What is asked:
Repeat exactly what appears from the opening line of the listing to the line with "side_bend_r = 0.8; // [0.6:0.1:1.2]", inclusive.

§ §

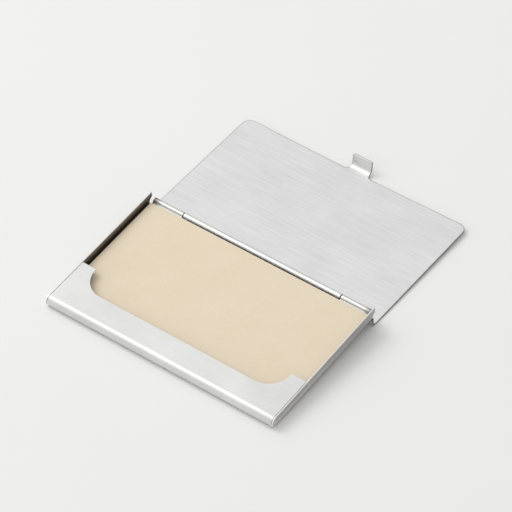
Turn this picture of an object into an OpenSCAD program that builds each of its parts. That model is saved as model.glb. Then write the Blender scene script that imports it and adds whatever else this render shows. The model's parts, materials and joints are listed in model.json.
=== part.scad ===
// Pocket card case: a folded sheet-metal tray and a hinged lid, with a short
// stack of blank cards. It is drawn open, the way it rests on a table: on the
// front roll of the tray and on the rear bend of the lid.
//
// The pieces are drawn in the tray's own frame: X runs along the hinge, Y from
// the front roll to the hinge, Z up from the outside of the tray's floor.
// in_row() then sets them on the table.

/* [Case] */
// Outside width of the tray and of the lid
case_w = 94; // [80:1:120]
// Thickness of the sheet metal
sheet_t = 0.45; // [0.35:0.05:0.6]
// Outside height of the tray, floor to lip
tray_h = 4.32; // [4:0.02:6]
// Outside radius of the bends between the tray's floor and its side walls
side_bend_r = 0.8; // [0.6:0.1:1.2]

/* [Lip] */
// Distance from the front of the tray to the rear edge of the lip's two ears
ear_y = 20; // [17:0.5:24]
// Distance from the front of the tray to the straight edge of the lip
lip_y = 10.8; // [8:0.2:13]
// Radius of the two hollow corners of the lip
lip_corner_r = 9.3; // [6:0.1:9.3]
// Width of each ear at its tip, from the side of the case
ear_w = 6.3; // [5:0.1:9]
// Slot between each end of the lip and the side wall
lip_slot = 0.3; // [0.2:0.05:0.5]

/* [Hinge] */
// Distance from the front of the tray to the hinge axis
hinge_y = 59.2; // [58:0.1:64]
// Height of the hinge axis above the outside of the tray's floor
hinge_z = 0.2; // [0.1:0.05:0.3]
// Outside radius of the rolled knuckles
knuckle_r = 1.1; // [1.05:0.01:1.15]
// Radius of the hinge pin
pin_r = 0.55; // [0.5:0.01:0.58]
// Radial play of the pin in the lid's knuckle
pin_play = 0.05; // [0.02:0.01:0.08]
// Radial tightness of the pin in the tray's knuckles
pin_press = 0.01; // [0.005:0.005:0.02]
// Half the length of the lid's long knuckle
knuckle_half = 32.95; // [28:0.05:36]
// Gap between the lid's knuckle and the tray's knuckles
knuckle_gap = 0.3; // [0.2:0.05:0.4]
// Distance from each side of the case to the end of the tray's knuckles
knuckle_inset = 1.1; // [0.8:0.1:1.5]

/* [Lid] */
// Distance from the hinge axis to the free edge of the lid
lid_reach = 56.34; // [56:0.02:57]
// Gap between the closed lid and the top of the tray
lid_gap = 0.1; // [0.06:0.01:0.2]
// Outside radius of the bend at the rear of the lid
lid_bend_r = 2; // [1.8:0.1:2.2]
// Distance from the hinge axis to the outside of the lid's rear wall
rear_wall_y = 1.55; // [1.55:0.01:1.6]
// Height of the rear wall's lower edge above the hinge axis, at its two ends
rear_wall_cut = 0.8; // [0.75:0.05:1]
// Radius of the lid's two free corners
lid_corner_r = 3.2; // [2:0.1:5]
// How far the lid opens past half a turn, in degrees
open_past = 3.4; // [2:0.1:4]

/* [Latch tab] */
// Width of the tab where it leaves the lid
tab_w = 8.2; // [6:0.1:12]
// Distance of the tab's middle from the middle of the lid
tab_x = 0.6; // [0:0.1:1]
// Radius of the fillets between the tab and the lid
tab_fillet = 2; // [1:0.1:2.2]
// Height of the tab's upright part, below the inside face of the lid
tab_drop = 3.9; // [3:0.1:4]
// Inside radius of the flare at the tip
tab_flare_r = 1.5; // [1:0.1:2]
// Angle of the flare, in degrees
tab_flare = 35; // [20:1:45]
// Radius of the tip's two corners
tab_tip_r = 1.4; // [0.8:0.1:2]

/* [Cards] */
// Length of a card
card_w = 91; // [85:1:91]
// Depth of a card
card_d = 55; // [50:1:55]
// Thickness of a card
card_t = 0.21; // [0.15:0.01:0.21]
// Distance from one card to the next in the stack
card_pitch = 0.22; // [0.22:0.01:0.23]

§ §

Answer to the task:
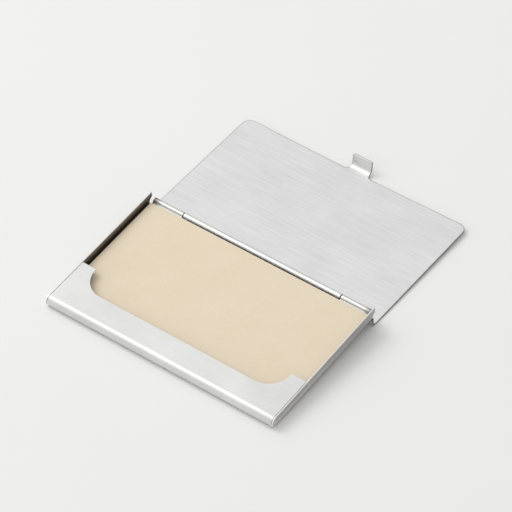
Turn this picture of an object into an OpenSCAD program that builds each of its parts. That model is saved as model.glb. Then write the Blender scene script that imports it and adds whatever else this render shows. The model's parts, materials and joints are listed in model.json.
=== part.scad ===
// Pocket card case: a folded sheet-metal tray and a hinged lid, with a short
// stack of blank cards. It is drawn open, the way it rests on a table: on the
// front roll of the tray and on the rear bend of the lid.
//
// The pieces are drawn in the tray's own frame: X runs along the hinge, Y from
// the front roll to the hinge, Z up from the outside of the tray's floor.
// in_row() then sets them on the table.

/* [Case] */
// Outside width of the tray and of the lid
case_w = 94; // [80:1:120]
// Thickness of the sheet metal
sheet_t = 0.45; // [0.35:0.05:0.6]
// Outside height of the tray, floor to lip
tray_h = 4.32; // [4:0.02:6]
// Outside radius of the bends between the tray's floor and its side walls
side_bend_r = 0.8; // [0.6:0.1:1.2]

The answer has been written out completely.